I remind readers that the schools established were for former slaves, and were not specified as being only for African-Americans. They were giving education previously denied to both whites and blacks in the former slave states, and what they established was not “race-conscious affirmative assistance.” As John Rosenberg points out in his essay, there is a great difference between laws that protect civil rights and laws that are used to create racial preferences that are discriminatory to others, and in effect “promote racial discrimination.”
Perhaps Professors Finkelman, Foner, and the others could have simply handed out a bibliography or stood in the lobby during Court deliberations, where they could set up a table and sell their respective books.
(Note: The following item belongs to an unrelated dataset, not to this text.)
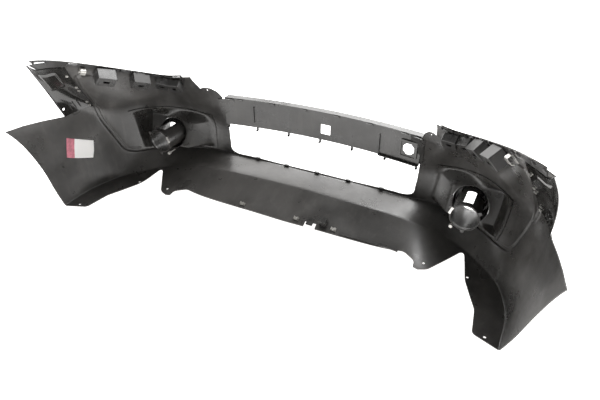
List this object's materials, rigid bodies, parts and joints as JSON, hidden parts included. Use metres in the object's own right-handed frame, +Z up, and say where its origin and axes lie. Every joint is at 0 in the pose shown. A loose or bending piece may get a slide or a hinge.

Had they done that, they would have spared themselves the task of having to draw up a brief that is a précis of what they wrote in their actual works.
The lesson to learn from their brief is not the one they believe they are teaching. Rather, the brief reveals the left-wing bias of the major figures in our academy, and reveals how they use our history to argue for racial measures today that are quite different from the ones created by Congress after the Civil War, which were meant to aid those whose civil rights had been taken from them.
Once again, our leading historians have joined others — like the Rutgers faculty — in arguing on racial grounds. Like the historians, the Rutgers group has effectively said they can determine who really is African-American by the beliefs they hold, and since Condoleezza Rice disagrees with them, she cannot be allowed to speak to students who might exit thinking that a black Republican just might have something to say.
It is a day for members of the academy to bow their heads in shame.